Monday, 25 June 2012

Solar boom heads to Japan creating $9.6 billion market

www.bloomberg.com
19 Jun 2012

Japan is poised to overtake Germany and Italy to become the world's second-biggest market for solar power as incentives starting July 1 drive sales for equipment makers from Yingli Green Energy Holdings Co, to Kyocera Corp. (6971) Industry Minister Yukio Edano set today a premium price for solar electricity that's about triple what industrial users now pay for conventional power. That may spur at least $9.6 billion in new installations with 3.2 GWs of capacity, Bloomberg New Energy Finance forecast. The total is about equal to the output of three atomic reactors. Solar stocks rallied.

"The tariff is very attractive", said Mina Sekiguchi, associate partner and head of energy and infrastructure at KPMG in Japan. "The rate reflects the government's intention to set up many solar power stations very quickly". Prime Minister Yoshihiko Noda's effort to cut dependence on atomic energy that provided about 30% of Japan's power before the Fukushima nuclear meltdown in 2011 will help a solar industry suffering incentive cuts across Europe. It's also raising concern among Japanese business groups that clean power aid will raise bills and slow Japan's economic recovery.

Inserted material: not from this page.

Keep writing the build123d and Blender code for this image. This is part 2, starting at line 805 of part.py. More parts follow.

"This is a mechanism with a high degree of market intervention by setting tariffs artificially high and making users shoulder the cost", said Masami Hasegawa, senior manager of the environmental policy bureau of Keidanren, Japan's most powerful business lobby, which counts Toyota Motor Corp, and Nippon Steel Corp (5401) among its members. "We question the effectiveness of such a scheme".

Twice German Rate
Utilities will pay 42 yen (53¢) a kilowatt-hour for 20 years to solar power producers, almost twice the rate in Germany, the world's biggest market by installations. The solar tariff was among incentive rates for clean energy announced today by the Ministry of Economy, Trade and Industry and foreshadowed by a ministry official June 15. Solar stocks rallied for a second day. The Bloomberg Global Large Solar Energy index added 1.8% at 12:13 p.m., bringing its two-day gain to 8.5%, the largest two-session intraday advance since February.

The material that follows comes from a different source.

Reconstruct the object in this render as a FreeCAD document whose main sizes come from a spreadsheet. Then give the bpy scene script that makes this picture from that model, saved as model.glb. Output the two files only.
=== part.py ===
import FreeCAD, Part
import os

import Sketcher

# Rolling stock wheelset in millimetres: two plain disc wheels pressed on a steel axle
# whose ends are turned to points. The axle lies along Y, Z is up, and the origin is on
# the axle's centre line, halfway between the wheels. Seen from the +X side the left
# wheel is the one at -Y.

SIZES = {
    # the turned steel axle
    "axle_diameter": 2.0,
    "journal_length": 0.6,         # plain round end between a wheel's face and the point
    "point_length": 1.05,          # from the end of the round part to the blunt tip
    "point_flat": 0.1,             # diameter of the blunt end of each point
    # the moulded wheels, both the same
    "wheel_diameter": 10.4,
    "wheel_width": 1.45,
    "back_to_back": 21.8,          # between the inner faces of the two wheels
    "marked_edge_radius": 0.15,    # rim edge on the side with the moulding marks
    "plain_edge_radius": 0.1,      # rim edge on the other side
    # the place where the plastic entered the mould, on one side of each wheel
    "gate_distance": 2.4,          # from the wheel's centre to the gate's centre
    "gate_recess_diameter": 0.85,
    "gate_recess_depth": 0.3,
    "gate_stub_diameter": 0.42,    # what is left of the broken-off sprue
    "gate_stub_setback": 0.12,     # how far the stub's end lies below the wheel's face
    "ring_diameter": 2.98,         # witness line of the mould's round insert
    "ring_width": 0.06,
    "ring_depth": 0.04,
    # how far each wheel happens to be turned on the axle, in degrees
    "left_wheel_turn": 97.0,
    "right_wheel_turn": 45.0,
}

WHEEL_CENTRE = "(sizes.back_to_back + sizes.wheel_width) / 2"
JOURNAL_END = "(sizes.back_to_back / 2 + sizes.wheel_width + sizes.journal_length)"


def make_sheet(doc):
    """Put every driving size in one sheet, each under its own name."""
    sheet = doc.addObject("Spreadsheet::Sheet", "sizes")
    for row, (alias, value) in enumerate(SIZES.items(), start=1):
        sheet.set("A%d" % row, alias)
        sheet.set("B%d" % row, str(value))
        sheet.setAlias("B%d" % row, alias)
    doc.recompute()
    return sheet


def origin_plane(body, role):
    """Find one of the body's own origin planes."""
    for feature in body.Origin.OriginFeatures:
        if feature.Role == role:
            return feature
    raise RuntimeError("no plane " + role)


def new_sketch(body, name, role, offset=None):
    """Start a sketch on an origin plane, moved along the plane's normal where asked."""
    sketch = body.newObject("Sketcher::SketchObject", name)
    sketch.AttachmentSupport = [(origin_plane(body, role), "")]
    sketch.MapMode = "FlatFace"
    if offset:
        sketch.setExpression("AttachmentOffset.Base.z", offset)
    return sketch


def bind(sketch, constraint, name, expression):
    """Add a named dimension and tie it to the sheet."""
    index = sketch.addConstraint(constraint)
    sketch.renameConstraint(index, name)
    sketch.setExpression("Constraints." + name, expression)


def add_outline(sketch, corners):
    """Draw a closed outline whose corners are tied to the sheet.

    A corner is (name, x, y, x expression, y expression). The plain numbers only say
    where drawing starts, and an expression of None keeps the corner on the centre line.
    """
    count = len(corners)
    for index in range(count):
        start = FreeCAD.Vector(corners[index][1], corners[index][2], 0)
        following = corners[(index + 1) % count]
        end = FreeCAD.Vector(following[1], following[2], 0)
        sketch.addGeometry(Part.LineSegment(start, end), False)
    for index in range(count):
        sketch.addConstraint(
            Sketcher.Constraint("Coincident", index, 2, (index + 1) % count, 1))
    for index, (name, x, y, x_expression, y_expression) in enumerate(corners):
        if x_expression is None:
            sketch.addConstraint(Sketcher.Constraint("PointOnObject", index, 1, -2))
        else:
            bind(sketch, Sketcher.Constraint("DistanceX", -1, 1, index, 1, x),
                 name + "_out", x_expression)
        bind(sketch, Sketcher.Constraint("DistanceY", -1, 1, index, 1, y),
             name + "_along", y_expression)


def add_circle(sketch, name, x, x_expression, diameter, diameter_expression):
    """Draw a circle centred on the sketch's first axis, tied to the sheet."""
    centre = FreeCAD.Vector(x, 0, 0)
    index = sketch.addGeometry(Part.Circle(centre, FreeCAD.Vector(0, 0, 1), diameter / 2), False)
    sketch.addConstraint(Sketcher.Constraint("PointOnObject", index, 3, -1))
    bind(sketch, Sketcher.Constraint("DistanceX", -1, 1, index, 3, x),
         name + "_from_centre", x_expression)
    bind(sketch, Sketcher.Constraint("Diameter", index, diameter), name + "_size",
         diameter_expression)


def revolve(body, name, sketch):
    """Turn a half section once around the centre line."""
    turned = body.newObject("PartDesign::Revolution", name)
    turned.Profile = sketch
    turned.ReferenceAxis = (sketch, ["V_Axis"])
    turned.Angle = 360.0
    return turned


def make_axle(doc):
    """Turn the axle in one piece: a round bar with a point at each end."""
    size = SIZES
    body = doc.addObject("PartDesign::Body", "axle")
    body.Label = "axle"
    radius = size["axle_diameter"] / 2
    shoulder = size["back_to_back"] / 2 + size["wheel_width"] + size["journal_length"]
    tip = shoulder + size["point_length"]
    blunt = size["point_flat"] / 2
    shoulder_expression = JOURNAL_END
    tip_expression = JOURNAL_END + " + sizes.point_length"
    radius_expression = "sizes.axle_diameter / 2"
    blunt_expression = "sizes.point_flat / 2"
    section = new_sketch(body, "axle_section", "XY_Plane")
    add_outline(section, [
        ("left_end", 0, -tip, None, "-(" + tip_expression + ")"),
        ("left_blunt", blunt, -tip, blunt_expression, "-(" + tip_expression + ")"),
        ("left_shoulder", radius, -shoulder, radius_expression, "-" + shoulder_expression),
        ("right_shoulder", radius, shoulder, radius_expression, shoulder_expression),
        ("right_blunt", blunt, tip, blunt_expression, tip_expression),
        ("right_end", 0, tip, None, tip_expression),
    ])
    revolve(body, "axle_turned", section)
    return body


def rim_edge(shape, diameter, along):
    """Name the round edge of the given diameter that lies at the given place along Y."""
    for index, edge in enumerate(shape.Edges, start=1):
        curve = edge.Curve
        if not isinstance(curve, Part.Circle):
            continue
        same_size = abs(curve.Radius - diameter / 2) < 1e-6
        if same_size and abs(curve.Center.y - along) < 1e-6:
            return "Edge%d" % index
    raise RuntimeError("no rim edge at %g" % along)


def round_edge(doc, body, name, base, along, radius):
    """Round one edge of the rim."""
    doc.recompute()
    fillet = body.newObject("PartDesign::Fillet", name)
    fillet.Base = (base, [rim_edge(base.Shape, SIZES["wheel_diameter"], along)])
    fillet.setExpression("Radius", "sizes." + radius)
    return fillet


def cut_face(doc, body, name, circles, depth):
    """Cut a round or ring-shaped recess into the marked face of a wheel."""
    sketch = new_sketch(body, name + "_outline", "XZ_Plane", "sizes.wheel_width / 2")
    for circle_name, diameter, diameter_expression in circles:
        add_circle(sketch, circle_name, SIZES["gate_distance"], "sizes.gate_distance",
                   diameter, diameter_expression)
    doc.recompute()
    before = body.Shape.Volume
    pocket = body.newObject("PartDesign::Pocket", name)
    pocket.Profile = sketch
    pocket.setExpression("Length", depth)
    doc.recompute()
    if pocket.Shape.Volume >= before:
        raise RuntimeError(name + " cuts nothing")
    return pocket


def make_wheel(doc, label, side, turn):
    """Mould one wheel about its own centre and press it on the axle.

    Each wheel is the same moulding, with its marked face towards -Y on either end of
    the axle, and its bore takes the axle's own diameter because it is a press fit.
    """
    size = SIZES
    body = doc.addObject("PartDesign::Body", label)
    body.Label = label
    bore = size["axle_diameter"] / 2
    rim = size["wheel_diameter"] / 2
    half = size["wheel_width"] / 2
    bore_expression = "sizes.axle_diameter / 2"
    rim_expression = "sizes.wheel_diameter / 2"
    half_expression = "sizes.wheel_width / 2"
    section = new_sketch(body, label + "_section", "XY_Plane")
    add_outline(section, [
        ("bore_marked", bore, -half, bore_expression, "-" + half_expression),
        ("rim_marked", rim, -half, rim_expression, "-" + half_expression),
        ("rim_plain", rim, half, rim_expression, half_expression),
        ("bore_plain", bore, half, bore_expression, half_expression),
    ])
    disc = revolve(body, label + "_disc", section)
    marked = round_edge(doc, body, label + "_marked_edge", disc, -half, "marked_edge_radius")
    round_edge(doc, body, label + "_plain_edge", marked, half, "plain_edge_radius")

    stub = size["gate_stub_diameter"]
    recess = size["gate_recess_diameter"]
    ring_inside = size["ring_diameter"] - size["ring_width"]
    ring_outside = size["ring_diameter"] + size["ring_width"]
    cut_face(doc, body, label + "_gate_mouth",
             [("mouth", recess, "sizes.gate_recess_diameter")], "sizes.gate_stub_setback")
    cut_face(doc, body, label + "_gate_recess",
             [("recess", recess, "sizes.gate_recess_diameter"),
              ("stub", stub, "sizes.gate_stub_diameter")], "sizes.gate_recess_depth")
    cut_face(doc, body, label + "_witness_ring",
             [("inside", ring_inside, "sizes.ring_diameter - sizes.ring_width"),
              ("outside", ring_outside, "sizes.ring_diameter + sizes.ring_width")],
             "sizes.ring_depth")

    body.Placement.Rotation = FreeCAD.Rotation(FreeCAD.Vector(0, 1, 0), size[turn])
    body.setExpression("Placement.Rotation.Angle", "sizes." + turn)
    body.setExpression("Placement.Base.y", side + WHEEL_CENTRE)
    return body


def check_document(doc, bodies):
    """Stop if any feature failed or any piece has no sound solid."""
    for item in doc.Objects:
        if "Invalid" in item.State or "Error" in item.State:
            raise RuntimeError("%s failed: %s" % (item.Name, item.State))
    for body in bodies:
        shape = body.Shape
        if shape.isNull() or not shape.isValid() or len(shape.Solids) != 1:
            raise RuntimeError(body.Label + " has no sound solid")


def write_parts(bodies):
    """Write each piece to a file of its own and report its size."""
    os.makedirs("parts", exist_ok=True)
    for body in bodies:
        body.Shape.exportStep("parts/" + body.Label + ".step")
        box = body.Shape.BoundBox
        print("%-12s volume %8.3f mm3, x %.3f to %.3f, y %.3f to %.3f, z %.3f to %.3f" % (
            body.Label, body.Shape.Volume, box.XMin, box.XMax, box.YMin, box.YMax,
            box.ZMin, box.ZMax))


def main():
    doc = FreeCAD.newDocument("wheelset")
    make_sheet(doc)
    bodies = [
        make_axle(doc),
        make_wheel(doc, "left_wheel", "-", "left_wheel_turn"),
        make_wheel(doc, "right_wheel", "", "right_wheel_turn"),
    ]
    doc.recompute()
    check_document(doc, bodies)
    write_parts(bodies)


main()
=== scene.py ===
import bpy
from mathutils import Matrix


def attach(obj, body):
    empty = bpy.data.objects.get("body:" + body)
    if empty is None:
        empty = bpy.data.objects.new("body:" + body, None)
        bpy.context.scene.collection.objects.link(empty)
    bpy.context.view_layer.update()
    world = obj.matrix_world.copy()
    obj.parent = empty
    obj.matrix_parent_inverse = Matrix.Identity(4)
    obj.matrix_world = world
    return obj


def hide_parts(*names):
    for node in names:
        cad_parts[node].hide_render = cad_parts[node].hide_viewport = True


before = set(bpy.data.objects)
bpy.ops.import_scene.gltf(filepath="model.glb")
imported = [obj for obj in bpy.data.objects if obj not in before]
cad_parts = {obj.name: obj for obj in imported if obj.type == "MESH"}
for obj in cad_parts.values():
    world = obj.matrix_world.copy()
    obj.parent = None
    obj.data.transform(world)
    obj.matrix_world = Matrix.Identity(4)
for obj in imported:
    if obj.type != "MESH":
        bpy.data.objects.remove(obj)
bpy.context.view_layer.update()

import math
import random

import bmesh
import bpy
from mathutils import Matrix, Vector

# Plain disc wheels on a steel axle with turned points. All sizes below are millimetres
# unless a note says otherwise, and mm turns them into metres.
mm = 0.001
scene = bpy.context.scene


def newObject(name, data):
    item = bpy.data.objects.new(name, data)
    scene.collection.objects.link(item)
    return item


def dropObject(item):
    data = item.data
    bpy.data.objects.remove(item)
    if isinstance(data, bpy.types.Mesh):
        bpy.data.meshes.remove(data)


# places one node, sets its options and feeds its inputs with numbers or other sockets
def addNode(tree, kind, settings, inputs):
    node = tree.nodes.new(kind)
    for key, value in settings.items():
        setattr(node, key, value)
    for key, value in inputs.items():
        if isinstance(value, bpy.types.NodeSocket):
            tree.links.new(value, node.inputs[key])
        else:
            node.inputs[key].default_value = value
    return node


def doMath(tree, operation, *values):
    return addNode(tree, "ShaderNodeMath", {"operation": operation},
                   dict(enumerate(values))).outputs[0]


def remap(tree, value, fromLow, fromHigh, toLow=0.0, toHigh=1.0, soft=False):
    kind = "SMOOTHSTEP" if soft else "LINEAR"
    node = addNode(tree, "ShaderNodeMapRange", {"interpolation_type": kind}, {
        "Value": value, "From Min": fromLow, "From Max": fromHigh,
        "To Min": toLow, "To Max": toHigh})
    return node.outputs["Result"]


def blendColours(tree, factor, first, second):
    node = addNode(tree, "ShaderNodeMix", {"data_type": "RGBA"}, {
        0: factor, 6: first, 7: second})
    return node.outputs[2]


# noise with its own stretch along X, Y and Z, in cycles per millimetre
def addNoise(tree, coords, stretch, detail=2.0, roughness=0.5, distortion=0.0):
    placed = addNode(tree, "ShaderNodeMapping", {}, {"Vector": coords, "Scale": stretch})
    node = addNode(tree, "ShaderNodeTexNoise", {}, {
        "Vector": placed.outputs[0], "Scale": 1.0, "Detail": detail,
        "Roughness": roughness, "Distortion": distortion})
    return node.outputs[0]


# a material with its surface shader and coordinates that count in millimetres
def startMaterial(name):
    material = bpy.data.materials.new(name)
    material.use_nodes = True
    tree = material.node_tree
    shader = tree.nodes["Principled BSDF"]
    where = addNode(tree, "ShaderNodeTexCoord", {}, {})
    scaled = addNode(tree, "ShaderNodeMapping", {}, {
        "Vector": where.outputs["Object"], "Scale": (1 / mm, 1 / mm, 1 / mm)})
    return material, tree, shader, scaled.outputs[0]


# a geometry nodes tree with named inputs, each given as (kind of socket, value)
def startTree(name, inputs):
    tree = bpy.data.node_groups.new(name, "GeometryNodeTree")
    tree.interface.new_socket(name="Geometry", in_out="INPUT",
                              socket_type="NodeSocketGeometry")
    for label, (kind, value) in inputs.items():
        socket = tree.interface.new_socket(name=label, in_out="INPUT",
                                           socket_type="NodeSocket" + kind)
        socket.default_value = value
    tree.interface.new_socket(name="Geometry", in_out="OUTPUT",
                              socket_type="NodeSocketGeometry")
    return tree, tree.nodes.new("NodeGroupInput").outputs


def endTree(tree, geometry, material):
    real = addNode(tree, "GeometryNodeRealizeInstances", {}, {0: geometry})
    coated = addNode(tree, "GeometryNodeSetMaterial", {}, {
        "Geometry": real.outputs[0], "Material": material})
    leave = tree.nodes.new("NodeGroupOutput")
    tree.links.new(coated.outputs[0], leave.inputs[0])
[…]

Developers are counting on the subsidies and have accelerated solar-park construction plans this year. "We hear every day a new announcement of a MW-scale project", Izumi Kaizuka, a solar industry analyst at RTS Corp., said in Munich, referring to projects 1 MW or bigger. Japan ranked sixth worldwide by new installations last year, when it added 1.3 GWs of solar to bring its installed base to 5 GWs. Next year builders will erect roughly triple that level, or another 3.2 GWs to 4.7 GWs, New Energy Finance forecasts. A GW is enough to supply about 243,000 homes in Japan.